**Task details:** Make an exact copy of the listing below.

**Record list:**

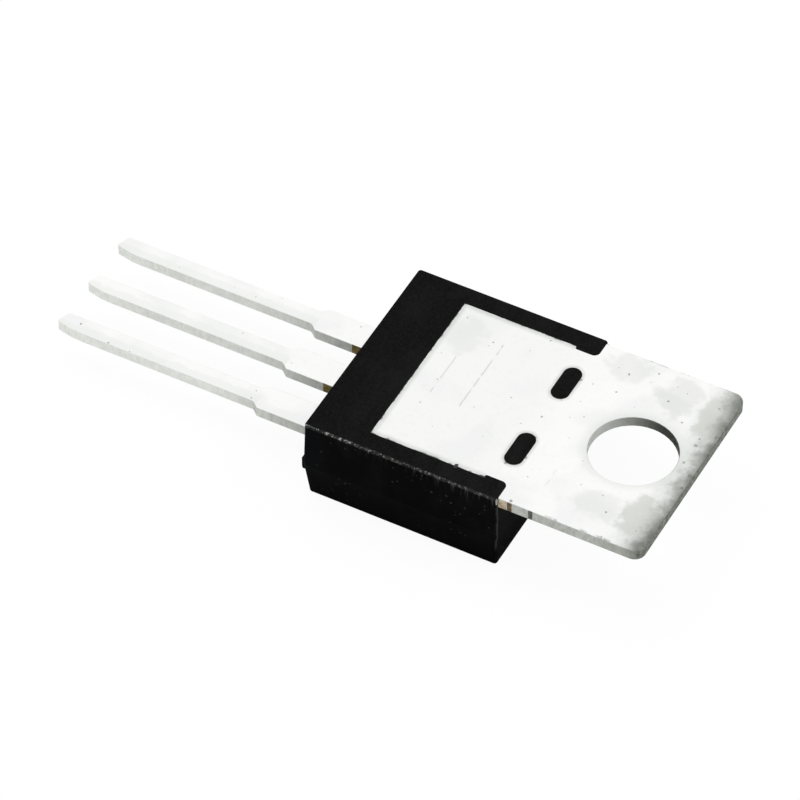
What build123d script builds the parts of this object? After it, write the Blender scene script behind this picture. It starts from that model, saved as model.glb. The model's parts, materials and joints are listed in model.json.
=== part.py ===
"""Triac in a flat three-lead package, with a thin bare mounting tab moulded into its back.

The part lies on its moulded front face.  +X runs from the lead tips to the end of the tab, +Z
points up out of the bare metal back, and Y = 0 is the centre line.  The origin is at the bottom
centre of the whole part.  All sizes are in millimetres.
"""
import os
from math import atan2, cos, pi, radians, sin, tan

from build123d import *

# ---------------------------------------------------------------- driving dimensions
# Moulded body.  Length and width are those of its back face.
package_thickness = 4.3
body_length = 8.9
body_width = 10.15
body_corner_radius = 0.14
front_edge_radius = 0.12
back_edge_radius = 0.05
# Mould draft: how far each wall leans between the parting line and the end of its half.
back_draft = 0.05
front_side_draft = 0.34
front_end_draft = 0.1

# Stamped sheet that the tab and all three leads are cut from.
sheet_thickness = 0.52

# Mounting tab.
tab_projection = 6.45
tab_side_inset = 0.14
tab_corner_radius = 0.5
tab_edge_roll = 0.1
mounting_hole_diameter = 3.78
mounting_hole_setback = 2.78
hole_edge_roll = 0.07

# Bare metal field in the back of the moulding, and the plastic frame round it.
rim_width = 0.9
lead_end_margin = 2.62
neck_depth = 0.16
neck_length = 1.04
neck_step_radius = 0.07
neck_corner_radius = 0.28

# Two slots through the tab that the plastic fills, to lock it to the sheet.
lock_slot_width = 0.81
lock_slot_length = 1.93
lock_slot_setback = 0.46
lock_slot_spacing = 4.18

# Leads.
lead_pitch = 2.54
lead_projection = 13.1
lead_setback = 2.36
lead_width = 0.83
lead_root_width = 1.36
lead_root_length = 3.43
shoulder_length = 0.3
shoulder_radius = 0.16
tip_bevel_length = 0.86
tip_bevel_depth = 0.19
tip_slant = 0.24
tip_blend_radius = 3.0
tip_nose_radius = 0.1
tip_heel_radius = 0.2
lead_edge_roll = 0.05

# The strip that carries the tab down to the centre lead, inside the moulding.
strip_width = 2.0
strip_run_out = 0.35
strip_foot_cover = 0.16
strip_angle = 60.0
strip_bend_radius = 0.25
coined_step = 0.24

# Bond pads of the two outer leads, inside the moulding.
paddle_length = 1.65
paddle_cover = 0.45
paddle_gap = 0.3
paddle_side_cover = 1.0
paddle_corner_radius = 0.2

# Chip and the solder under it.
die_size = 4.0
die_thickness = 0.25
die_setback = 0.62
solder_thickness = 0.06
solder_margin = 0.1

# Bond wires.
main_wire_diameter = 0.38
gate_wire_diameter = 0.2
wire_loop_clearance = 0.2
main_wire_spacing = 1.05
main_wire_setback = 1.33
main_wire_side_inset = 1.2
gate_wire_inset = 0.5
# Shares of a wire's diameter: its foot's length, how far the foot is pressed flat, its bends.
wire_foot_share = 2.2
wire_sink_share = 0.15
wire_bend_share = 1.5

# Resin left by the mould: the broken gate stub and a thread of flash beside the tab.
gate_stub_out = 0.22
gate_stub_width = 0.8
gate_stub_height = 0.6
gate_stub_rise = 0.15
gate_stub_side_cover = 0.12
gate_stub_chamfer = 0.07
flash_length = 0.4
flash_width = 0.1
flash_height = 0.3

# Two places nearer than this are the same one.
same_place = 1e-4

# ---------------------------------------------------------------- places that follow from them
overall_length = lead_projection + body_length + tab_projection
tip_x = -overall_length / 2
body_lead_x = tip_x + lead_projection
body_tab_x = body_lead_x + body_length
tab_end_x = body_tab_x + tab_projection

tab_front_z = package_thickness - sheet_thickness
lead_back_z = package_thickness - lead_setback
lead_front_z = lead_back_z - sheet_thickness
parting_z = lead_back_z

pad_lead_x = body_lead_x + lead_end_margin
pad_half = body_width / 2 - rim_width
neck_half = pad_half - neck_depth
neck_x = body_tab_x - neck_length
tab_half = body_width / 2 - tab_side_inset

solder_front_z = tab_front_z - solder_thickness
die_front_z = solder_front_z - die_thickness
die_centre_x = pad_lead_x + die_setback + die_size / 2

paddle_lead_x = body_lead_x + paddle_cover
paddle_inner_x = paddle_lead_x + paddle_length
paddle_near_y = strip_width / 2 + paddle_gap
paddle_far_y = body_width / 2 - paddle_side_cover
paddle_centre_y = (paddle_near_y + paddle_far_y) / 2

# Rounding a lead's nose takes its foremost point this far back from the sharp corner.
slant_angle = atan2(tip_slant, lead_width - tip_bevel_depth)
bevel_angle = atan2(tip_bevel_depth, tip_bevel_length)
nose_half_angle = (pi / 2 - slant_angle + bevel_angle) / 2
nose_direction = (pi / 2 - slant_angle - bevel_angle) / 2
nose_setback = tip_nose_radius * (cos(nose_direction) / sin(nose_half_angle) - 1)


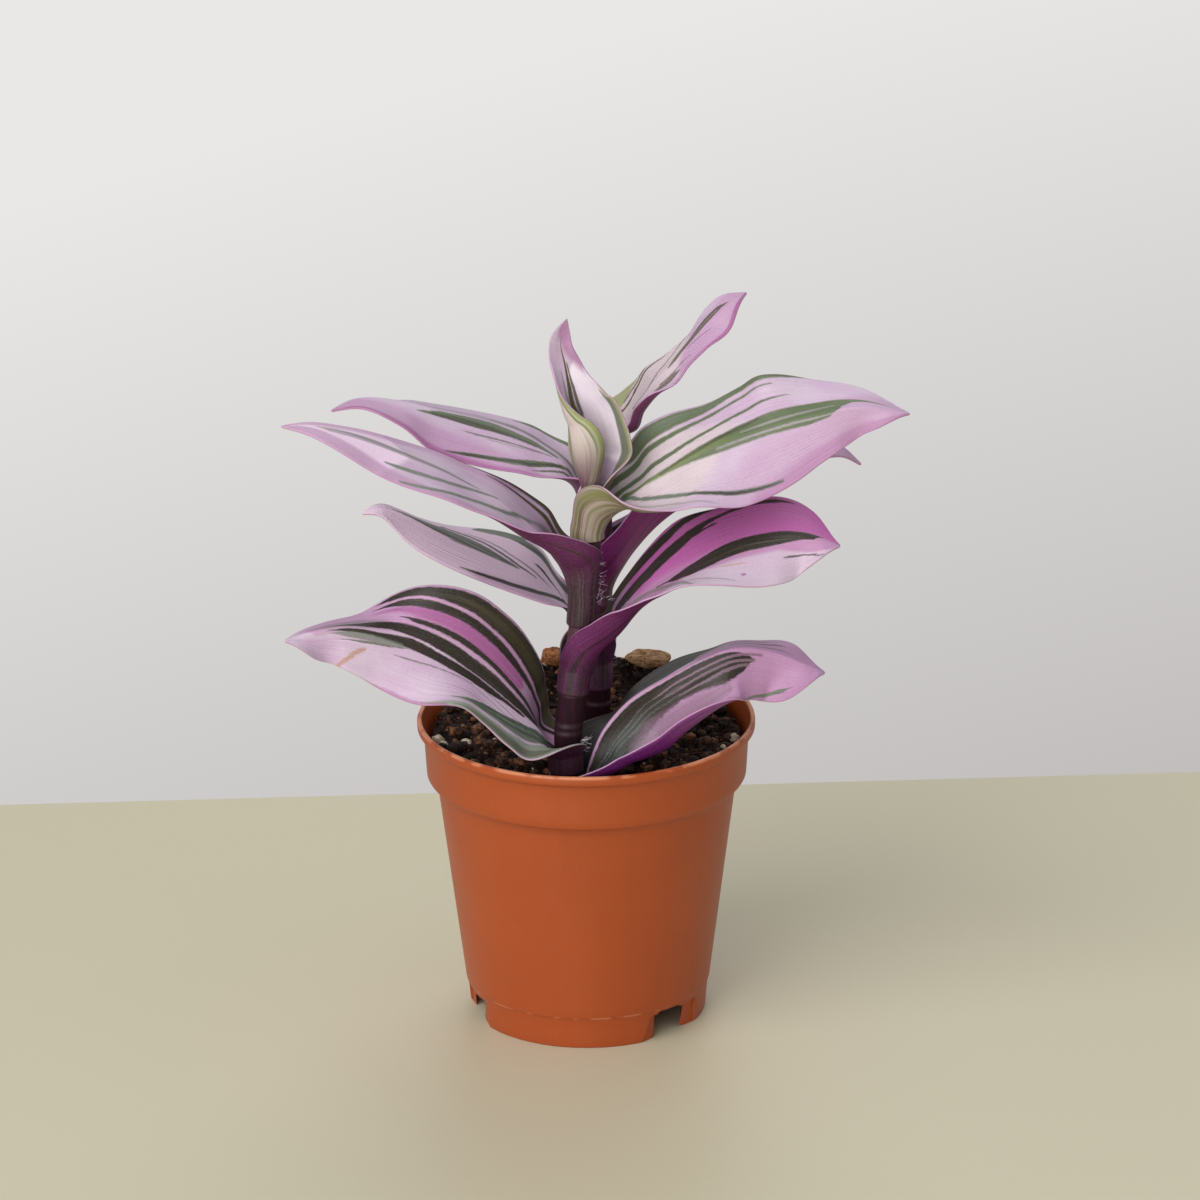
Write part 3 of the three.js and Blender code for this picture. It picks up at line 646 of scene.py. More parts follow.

**The answer:**
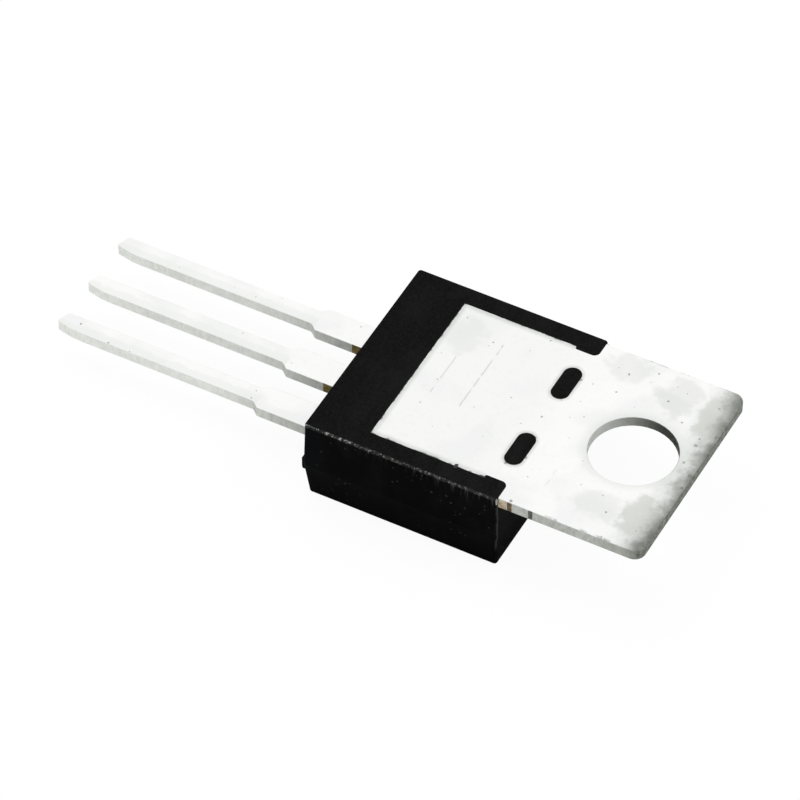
What build123d script builds the parts of this object? After it, write the Blender scene script behind this picture. It starts from that model, saved as model.glb. The model's parts, materials and joints are listed in model.json.
=== part.py ===
"""Triac in a flat three-lead package, with a thin bare mounting tab moulded into its back.

The part lies on its moulded front face.  +X runs from the lead tips to the end of the tab, +Z
points up out of the bare metal back, and Y = 0 is the centre line.  The origin is at the bottom
centre of the whole part.  All sizes are in millimetres.
"""
import os
from math import atan2, cos, pi, radians, sin, tan

from build123d import *

# ---------------------------------------------------------------- driving dimensions
# Moulded body.  Length and width are those of its back face.
package_thickness = 4.3
body_length = 8.9
body_width = 10.15
body_corner_radius = 0.14
front_edge_radius = 0.12
back_edge_radius = 0.05
# Mould draft: how far each wall leans between the parting line and the end of its half.
back_draft = 0.05
front_side_draft = 0.34
front_end_draft = 0.1

# Stamped sheet that the tab and all three leads are cut from.
sheet_thickness = 0.52

# Mounting tab.
tab_projection = 6.45
tab_side_inset = 0.14
tab_corner_radius = 0.5
tab_edge_roll = 0.1
mounting_hole_diameter = 3.78
mounting_hole_setback = 2.78
hole_edge_roll = 0.07

# Bare metal field in the back of the moulding, and the plastic frame round it.
rim_width = 0.9
lead_end_margin = 2.62
neck_depth = 0.16
neck_length = 1.04
neck_step_radius = 0.07
neck_corner_radius = 0.28

# Two slots through the tab that the plastic fills, to lock it to the sheet.
lock_slot_width = 0.81
lock_slot_length = 1.93
lock_slot_setback = 0.46
lock_slot_spacing = 4.18

# Leads.
lead_pitch = 2.54
lead_projection = 13.1
lead_setback = 2.36
lead_width = 0.83
lead_root_width = 1.36
lead_root_length = 3.43
shoulder_length = 0.3
shoulder_radius = 0.16
tip_bevel_length = 0.86
tip_bevel_depth = 0.19
tip_slant = 0.24
tip_blend_radius = 3.0
tip_nose_radius = 0.1
tip_heel_radius = 0.2
lead_edge_roll = 0.05

# The strip that carries the tab down to the centre lead, inside the moulding.
strip_width = 2.0
strip_run_out = 0.35
strip_foot_cover = 0.16
strip_angle = 60.0
strip_bend_radius = 0.25
coined_step = 0.24

# Bond pads of the two outer leads, inside the moulding.
paddle_length = 1.65
paddle_cover = 0.45
paddle_gap = 0.3
paddle_side_cover = 1.0
paddle_corner_radius = 0.2

# Chip and the solder under it.
die_size = 4.0
die_thickness = 0.25
die_setback = 0.62
solder_thickness = 0.06
solder_margin = 0.1

# Bond wires.
main_wire_diameter = 0.38
gate_wire_diameter = 0.2
wire_loop_clearance = 0.2
main_wire_spacing = 1.05
main_wire_setback = 1.33
main_wire_side_inset = 1.2
gate_wire_inset = 0.5
# Shares of a wire's diameter: its foot's length, how far the foot is pressed flat, its bends.
wire_foot_share = 2.2
wire_sink_share = 0.15
wire_bend_share = 1.5

# Resin left by the mould: the broken gate stub and a thread of flash beside the tab.
gate_stub_out = 0.22
gate_stub_width = 0.8
gate_stub_height = 0.6
gate_stub_rise = 0.15
gate_stub_side_cover = 0.12
gate_stub_chamfer = 0.07
flash_length = 0.4
flash_width = 0.1
flash_height = 0.3

# Two places nearer than this are the same one.
same_place = 1e-4

# ---------------------------------------------------------------- places that follow from them
overall_length = lead_projection + body_length + tab_projection
tip_x = -overall_length / 2
body_lead_x = tip_x + lead_projection
body_tab_x = body_lead_x + body_length
tab_end_x = body_tab_x + tab_projection

tab_front_z = package_thickness - sheet_thickness
lead_back_z = package_thickness - lead_setback
lead_front_z = lead_back_z - sheet_thickness
parting_z = lead_back_z

pad_lead_x = body_lead_x + lead_end_margin
pad_half = body_width / 2 - rim_width
neck_half = pad_half - neck_depth
neck_x = body_tab_x - neck_length
tab_half = body_width / 2 - tab_side_inset

solder_front_z = tab_front_z - solder_thickness
die_front_z = solder_front_z - die_thickness
die_centre_x = pad_lead_x + die_setback + die_size / 2

paddle_lead_x = body_lead_x + paddle_cover
paddle_inner_x = paddle_lead_x + paddle_length
paddle_near_y = strip_width / 2 + paddle_gap
paddle_far_y = body_width / 2 - paddle_side_cover
paddle_centre_y = (paddle_near_y + paddle_far_y) / 2

# Rounding a lead's nose takes its foremost point this far back from the sharp corner.
slant_angle = atan2(tip_slant, lead_width - tip_bevel_depth)
bevel_angle = atan2(tip_bevel_depth, tip_bevel_length)
nose_half_angle = (pi / 2 - slant_angle + bevel_angle) / 2
nose_direction = (pi / 2 - slant_angle - bevel_angle) / 2
nose_setback = tip_nose_radius * (cos(nose_direction) / sin(nose_half_angle) - 1)


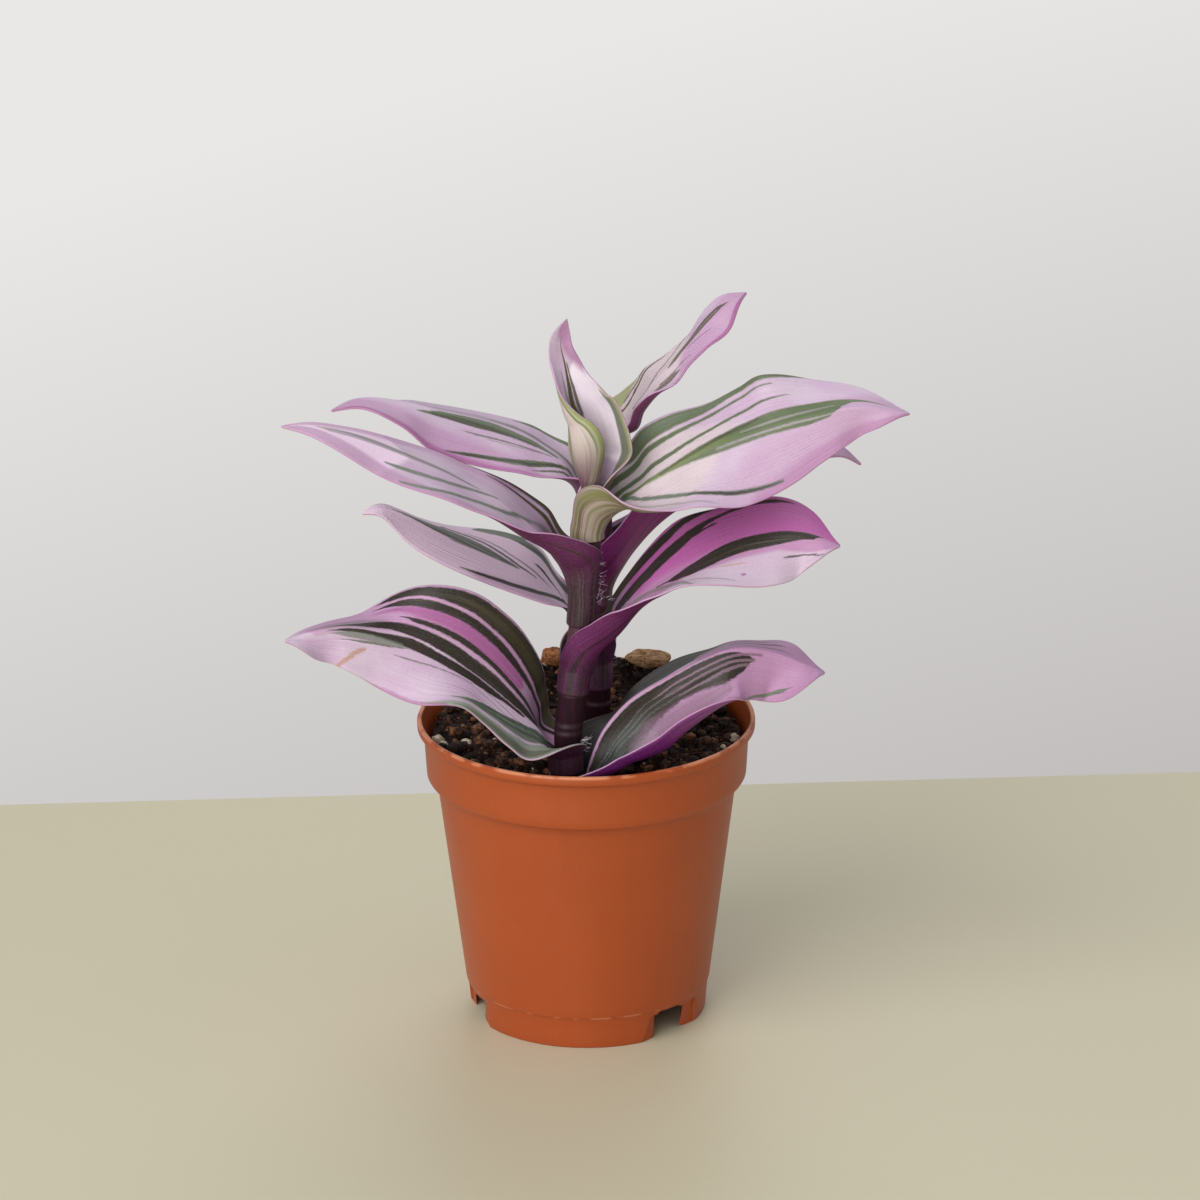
Write part 3 of the three.js and Blender code for this picture. It picks up at line 646 of scene.py. More parts follow.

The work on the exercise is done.